“Não existe solução”, diz António Costa

Receio que o candidato a primeiro-ministro do PS possa não concordar com o presidente da Câmara de Lisboa.

Pergunta: por que é que o país deu tanta atenção às declarações de António Costa sobre as inundações em Lisboa e à sua comovente confissão de impotência – “não existe solução para as cheias” –, replicadas em centenas de sites, tuítes, jornais e televisões?

Hipótese A: porque, em menos de um mês, os lisboetas ficaram por duas vezes com água pelos artelhos e o povo português não suporta a visão de peixes a serem atropelados nas passadeiras de Alcântara. Hipótese B: porque a ciência hidrográfica é uma velha paixão nacional e o plano de drenagem de Lisboa um assunto que merece há muito a nossa mais dedicada atenção. Hipótese C: porque ouvir o actual presidente da Câmara de Lisboa dizer que “não existe solução para as cheias” nos faz de imediato antever o futuro primeiro-ministro de Portugal confessar que “não existe solução para a austeridade”.

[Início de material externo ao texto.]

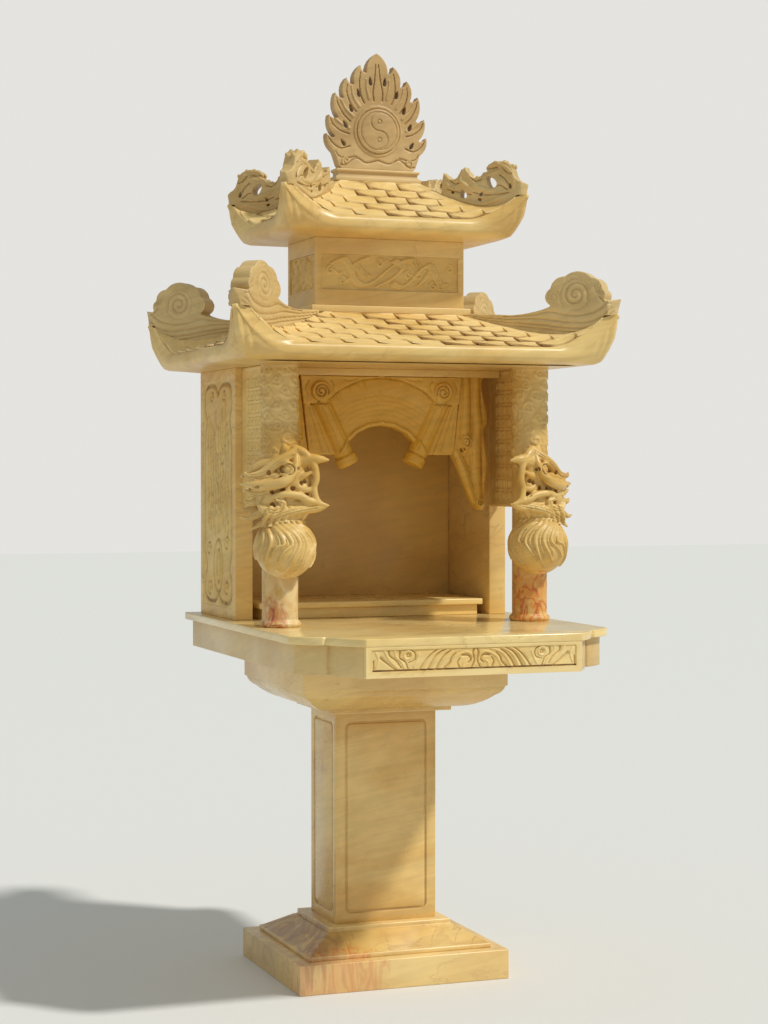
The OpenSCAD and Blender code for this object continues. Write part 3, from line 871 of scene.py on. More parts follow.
class Finishes:
    """All finishes of the part, built once."""

    def __init__(self) -> None:
        """Builds the shared groups and every material."""
        groups = {"marble": marble_group(), "stain_and_shade": stain_and_shade_group(), "hollow": hollow_group()}
        polish, carved = "polished_marble", "carved_marble"
        kinds = [
            Marble("base_marble", polish, 0.30, stains_and_shade=BASE_STAINS_AND_SHADE),
            Marble("pedestal_marble", polish, 0.26, shift=(0.7, 0.2, 0.4)),
            # Painted light: the slab is painted lighter than its stone for its sunlit top and the sky it
            # reflects.
            Marble("table_marble_painted_light", polish, 0.15, (0.91, 0.77, 0.47), (0.95, 0.85, 0.59),
                   shift=(1.7, 0.6, 0.1)),
            # Painted shade: a darker copy of the table stone for the shaded apron faces; it is also rougher.
            Marble("apron_marble_painted_shade", polish, 0.34, (0.80, 0.66, 0.41), (0.87, 0.75, 0.50),
                   shift=(1.7, 0.6, 0.1)),
            # Painted shade: a deeper, more saturated orange for the shaded niche and the light bounced
            # inside it.
            Marble("niche_marble_painted_shade", polish, 0.32, (0.85, 0.63, 0.20), (0.91, 0.73, 0.32),
                   shift=(0.3, 1.9, 0.8)),
            Marble("altar_marble", polish, 0.28, (0.95, 0.81, 0.46), (0.97, 0.87, 0.56),
                   shift=(0.3, 1.9, 0.8)),
            Marble("wall_marble", carved, 0.40, (0.88, 0.70, 0.36), (0.93, 0.79, 0.48), carved=0.8,
                   shift=(2.1, 0.4, 1.2)),
            Marble("banner_marble", carved, 0.45, (0.86, 0.66, 0.22), (0.90, 0.72, 0.32), carved=0.8,
                   veins=0.25, shift=(0.4, 1.3, 0.9)),
            # Painted light: a lighter copy of the relief marble, lifted for the sunlit frieze.
            Marble("frieze_marble_painted_light", carved, 0.42, (0.90, 0.75, 0.44), (0.95, 0.83, 0.56),
                   dust=(0.60, 0.43, 0.20), carved=0.8, veins=0.2, shift=(0.9, 2.3, 0.5)),
            Marble("relief_marble", carved, 0.50, (0.86, 0.70, 0.39), (0.92, 0.79, 0.49),
                   dust=(0.52, 0.37, 0.18), veins=0.2, shift=(0.9, 2.3, 0.5)),
            Marble("panel_marble", carved, 0.50, (0.86, 0.70, 0.39), (0.92, 0.79, 0.49),
                   dust=(0.40, 0.25, 0.10), veins=0.2, shift=(0.9, 2.3, 0.5)),
            Marble("column_marble", carved, 0.42, (0.82, 0.65, 0.32), (0.89, 0.76, 0.48), carved=0.8,
                   veins=0.3, shift=(1.3, 0.9, 2.2), stains_and_shade=COLUMN_STAINS),
            Marble("roof_marble", carved, 0.38, (0.86, 0.70, 0.40), veins=0.3, shift=(2.6, 1.1, 0.2)),
            # Painted light: a lighter copy of the roof marble for the sunlit tile tops.
            Marble("tile_marble_painted_light", carved, 0.40, (0.91, 0.76, 0.46), (0.96, 0.84, 0.57), veins=0.15,
                   shift=(2.6, 1.1, 0.2)),
            Marble("scroll_marble", carved, 0.45, (0.79, 0.66, 0.42), (0.87, 0.76, 0.53), carved=0.7,
                   veins=0.2, shift=(1.6, 0.1, 0.7)),
            Marble("crest_marble", carved, 0.50, (0.74, 0.60, 0.38), (0.83, 0.70, 0.48), veins=0.2,
                   shift=(0.2, 0.8, 1.6)),
        ]
        self.kinds = {k.name: k for k in kinds}
        self.materials = {k.name: k.build(groups) for k in kinds}

    def dress(self, piece: bpy.types.Object, name: str, *nodes: str, smooth: float = 60.0) -> None:
        """Gives a piece its finish and its place in the part.

        Args:
            piece: The piece.
            name: The finish's name.
            nodes: The nodes that it stands for.
            smooth: Largest angle in degrees that is shaded smooth.
        """
        piece.data.materials.clear()
        piece.data.materials.append(self.materials[name])
        piece.data.shade_smooth()
        piece.data.set_sharp_from_angle(angle=math.radians(smooth))
        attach(piece, "root")
        if nodes:
            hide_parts(*nodes)
        LOG.info("%s: %d faces", piece.name, len(piece.data.polygons))


# Plain stones


@dataclass
class PlainStones:
    """The cut blocks, each with its edges slightly eased."""

    frame: dict
    finishes: Finishes
    sharp_from: float = 28.0
    smooth_to: float = 40.0
    ease: float = 2.2
    foot_ease: float = 3.0
    shaft_ease: float = 1.6

    def eased(self, node: str, finish: str, ease: float) -> None:
        """Copies a node's mesh and eases its sharp edges.

        Args:
            node: The node that the new piece stands for.
            finish: Name of its finish.
            ease: Width of the eased edge in millimetres.
        """
        source = self.frame["nodes"][node]
        piece = bpy.data.objects.new(f"{node}_stone", source.data.copy())
        bpy.context.scene.collection.objects.link(piece)
        work = bmesh.new()
        work.from_mesh(piece.data)
        bmesh.ops.remove_doubles(work, verts=work.verts, dist=1e-5)
        bmesh.ops.dissolve_limit(work, angle_limit=math.radians(1.0), verts=work.verts, edges=work.edges)
        limit = math.radians(self.sharp_from)
        sharp = [e for e in work.edges if len(e.link_faces) == 2 and e.calc_face_angle(0) > limit]
        bmesh.ops.bevel(work, geom=sharp, offset=ease * MM, segments=2, profile=0.6, affect="EDGES",
                        clamp_overlap=True)
        bmesh.ops.triangulate(work, faces=[f for f in work.faces if len(f.verts) > 4])
        work.to_mesh(piece.data)
        work.free()
        self.finishes.dress(piece, finish, node, smooth=self.smooth_to)

    def keep(self, node: str, finish: str) -> None:
        """Leaves a node its own mesh, and gives it a finish.

        Args:
            node: The node.
            finish: Name of its finish.
        """
        mesh = self.frame["nodes"][node].data
        mesh.materials.clear()
        mesh.materials.append(self.finishes.materials[finish])

    def build(self) -> None:
        """Makes every plain stone."""
        stones = (
            ("base_marble", self.foot_ease, ("base_plinth", "base_moulding")),
            ("pedestal_marble", self.shaft_ease, ("pedestal_shaft", "pedestal_cap")),
            ("apron_marble_painted_shade", self.ease, ("table_apron",)),
            ("table_marble_painted_light", self.ease, ("table_slab",)),
            ("niche_marble_painted_shade", self.ease, ("back_wall", "lintel")),
            ("altar_marble", self.ease, ("altar_riser", "altar_board")),
            ("wall_marble", self.ease, ("left_wall", "right_wall")),
            ("roof_marble", self.ease, ("upper_ledge", "upper_body")),
            ("crest_marble", self.ease, ("ridge_block",)),
        )
        for finish, ease, nodes in stones:
            for node in nodes:
                self.eased(node, finish, ease)
        self.keep("front_frieze", "table_marble_painted_light")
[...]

Adivinhem qual é a hipótese que eu prefiro. Pois é: nós ouvimos António Costa declarar que “não há solução”, e que seria uma “ilusão” afirmar o contrário, e já não queremos ouvir mais nada. A partir daí, é só alinhar belas frases de efeito, para satisfação das plateias de tascas e pastelarias, enquanto se beberica o café ou se trinca uma bifana. Género: “Se Costa nem sequer consegue consertar o caneiro de Alcântara, como é que vai consertar as contas do Estado?” Ou: “Será que a sua Agenda para a Década vai meter tanta água quanto a Baixa de Lisboa?”. E assim por diante, com essa verdadeira cereja em cima do bolo que é a resposta de António Costa ao convite da oposição para apurar responsabilidades pelas inundações: “São Pedro goza de um estatuto de imunidade que está acima das responsabilidades.”

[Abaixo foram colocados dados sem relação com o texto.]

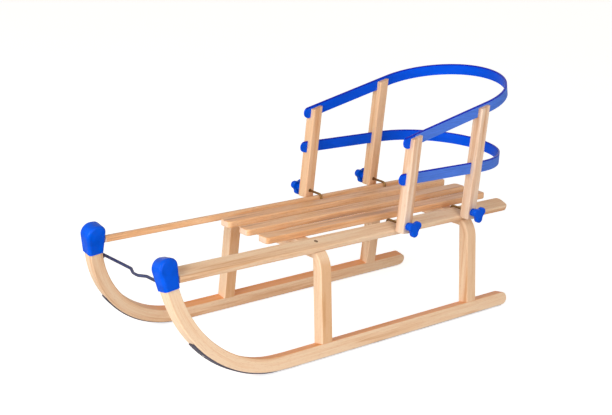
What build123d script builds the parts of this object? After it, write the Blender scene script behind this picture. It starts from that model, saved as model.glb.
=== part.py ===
"""Child's bent-wood sleigh with a clamp-on backrest.

Millimetres. +X points forward, to the turned-up horns, +Y to the sleigh's left, +Z up.
The origin is on the ground, under the middle of the whole length.
Places along the sleigh are stations: distances forward from the rear ends of the runners.
"""
import os
from math import cos, radians, sin, tan

from build123d import *

os.makedirs("parts", exist_ok=True)

# Runners: each is bent in a plane that leans inward as it rises
TRACK = 348.0  # outside to outside of the wood, at the sole
CANT = 10.4  # inward lean of each runner's plane, degrees
RUNNER_WIDTH = 24.5
RUNNER_WOOD = 27.0  # thickness of the wood, sole to top
RUNNER_EDGE = 2.5
SOLE_LENGTH = 602.0  # straight part, from the rear end
EASE_RADIUS = 800.0  # gentle start of the bend
EASE_ANGLE = 3.0
HORN_RADIUS = 251.0  # main bend, to the underside of the steel
HORN_ANGLE = 73.2
HORN_STRAIGHT = 50.0  # straight tip above the bend

# Steel strips under the runners
STEEL_THICKNESS = 2.5
STEEL_INSET = 4.5  # narrower than the wood by this on each side
STEEL_END_ANGLE = 48.0  # how far up the main bend the strip runs

# Trestles: bent hoops that stand on the runners
TRESTLE_STATIONS = {"front": 530.0, "rear": 124.5}  # front faces
TRESTLE_DEPTH = 27.0
TRESTLE_THICKNESS = 24.5
TRESTLE_SPLAY = 5.5  # lean of the legs, degrees
SHOULDER_RADIUS = 51.0
INNER_SHOULDER_RADIUS = 22.0
TRESTLE_EDGE = 2.5
RAIL_NOTCH_GAP = 0.5  # beside the rails, in the hoops

# Seat: flat slats in the middle, a tilted rail on each side
SEAT_HEIGHT = 221.0  # underside of the slats at the front face of the front trestle
SEAT_PITCH = 0.43  # the seat rises towards the front by this, degrees
SLAT_COUNT = 3
SLAT_PITCH = 60.0
SLAT_WIDTH = 31.0
SLAT_THICKNESS = 13.5
SLAT_REAR = -12.5
SLAT_FRONT = 601.0
SLAT_CORNER = 9.0
SLAT_EDGE = 2.5
RAIL_OUTSIDE = 139.5  # outer top edge, from the middle plane
RAIL_DROP = 0.3  # outer top edge below the slats' underside
RAIL_TILT = 18.4
RAIL_WIDTH = 35.1
RAIL_THICKNESS = 13.0
RAIL_REAR = -19.0
RAIL_CORNER = 12.0
RAIL_EDGE = 3.5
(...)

Ah, ah, ah. Como piada, parece-me óptima, e representa uma evolução no seu pensamento em relação à anterior inundação, quando a culpa foi do Instituto de Meteorologia, que avisou que ia chover muito, mas não a potes. Agora, a culpa é de São Pedro, o imune. Só que da sua santa imunidade procede um problema político: António Costa apanha a boleia do discurso da inevitabilidade e de responsabilidades que estão para além do seu controlo, e é difícil sustentar o discurso da inevitabilidade em relação ao facto de a Baixa de Lisboa ficar a boiar de cada vez que sobre ela se abate uma borrasca de meia hora, enquanto se recusa um discurso de inevitabilidade em relação aos anos de austeridade, ao controlo do défice e aos sacrifícios dos portugueses.

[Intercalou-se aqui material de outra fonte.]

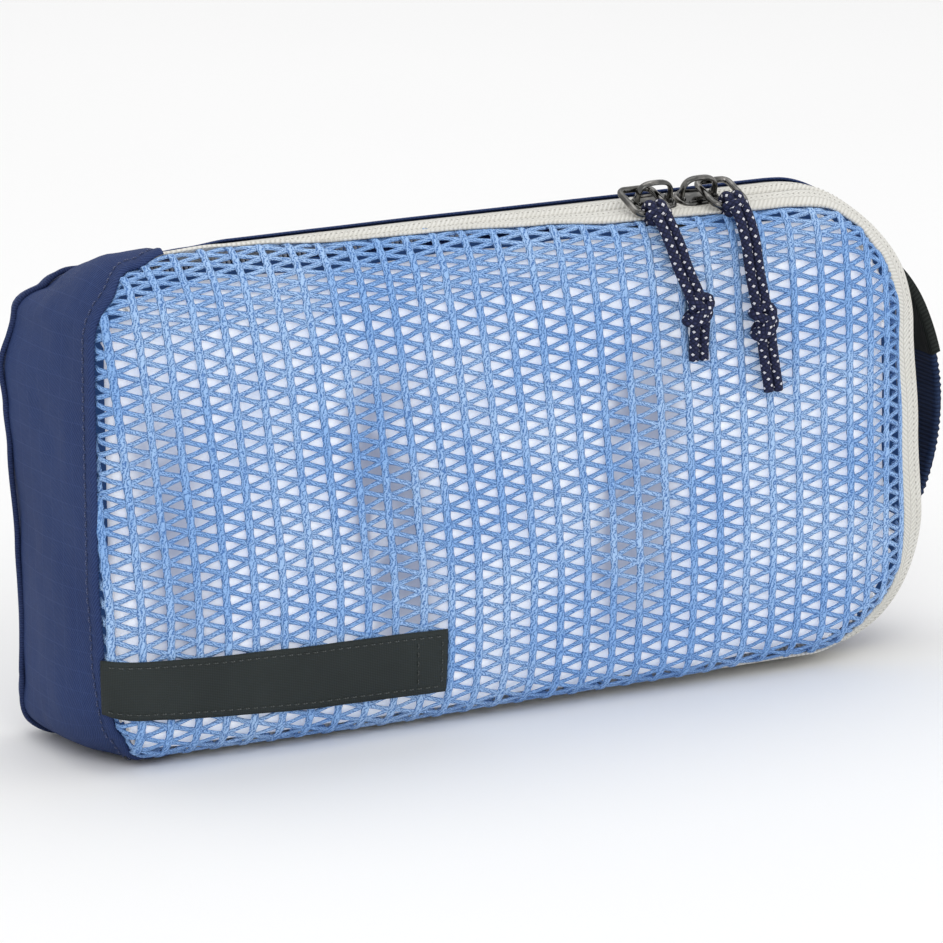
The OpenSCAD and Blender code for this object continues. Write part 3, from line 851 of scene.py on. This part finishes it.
def make_pull(side, x, hand, route, inner, knot_at, lean, seed):
    middle = resample(route, 0.62)
    hitch = make_hitch(f"{side}_hitch_loops", x, hand)
    knot = make_knot(f"{side}_overhand_knot", np.array(knot_at), lean, seed)
    belongs(hitch, f"{side}_cord", f"{side}_hitch")
    belongs(knot, f"{side}_cord", f"{side}_knot")
    for which, sign in (("inner", inner), ("outer", -inner)):
        wave = 0.16 * np.sin(np.linspace(0, 5, len(middle)) + sign)
        path = middle + np.stack([np.full(len(middle), sign * STRAND) + wave * 0.5, wave,
                                  np.zeros(len(middle))], 1)
        verts, faces, uv = tube_arrays(path, CORD_D, CORD_D, 12)
        cord = build(f"{side}_strand_{which}", verts, faces, CORD, uv)
        belongs(cord, f"{side}_cord", f"{side}_cord_{which}")


make_pull("left", LEFT_X, -1, LEFT_ROUTE, 1, (45.4, -31.6, 100.5), 12, 3)
make_pull("right", RIGHT_X, 1, RIGHT_ROUTE, -1, (64.5, -31.6, 95.7), -8, 5)


# ---------------------------------------------------------------- knitted mesh
WALE, ROW = 7.8, 4.6
FIRST_WALE, WALES = -125.0, 34


def runs_of(mask):
    """Start and stop of each run of true values."""
    edge = np.flatnonzero(np.diff(np.concatenate([[0], mask.astype(int), [0]])))
    return zip(edge[::2], edge[1::2])


def lean(u, v):
    """The cloth is sewn in a little askew: its wales lean towards the plain end as they rise."""
    share = 1 - 0.8 * np.clip((u + 10) / 100, 0, 1)
    rise = np.clip((v - 34) / 60, 0, 1.3)
    return -8.0 * share * rise * rise / (0.35 + rise)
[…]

Não me entendam mal: eu admito que António Costa tenha toda a razão em relação às cheias. Quando perguntamos porque é que não se implementa um plano de drenagem que já está pronto, parece-me legítima a resposta: “porque custa 153 milhões de euros”. Muito boa gente continua a agir como se o dinheiro do país caísse do céu, como a chuva. Cento e cinquenta milhões é uma pipa de massa, e o investimento pode não se justificar se, num balanço sério de custos e benefícios, o plano servir apenas para suavizar um par de inundações anuais. Não é por as imagens televisivas serem impressionantes que temos de ir a correr arrombar o cofre. Espero, contudo, que António Costa mantenha esta exigência de critérios quando chegar a sua vez de governar o país. Eu gosto de um político que diz, como ele disse: “Temos de ter a humildade de perceber que o ser humano não tem capacidade para controlar tudo.” Porque não tem, de facto. Receio somente – e seria uma pena – que o candidato a primeiro-ministro do PS possa não concordar com o presidente da Câmara de Lisboa.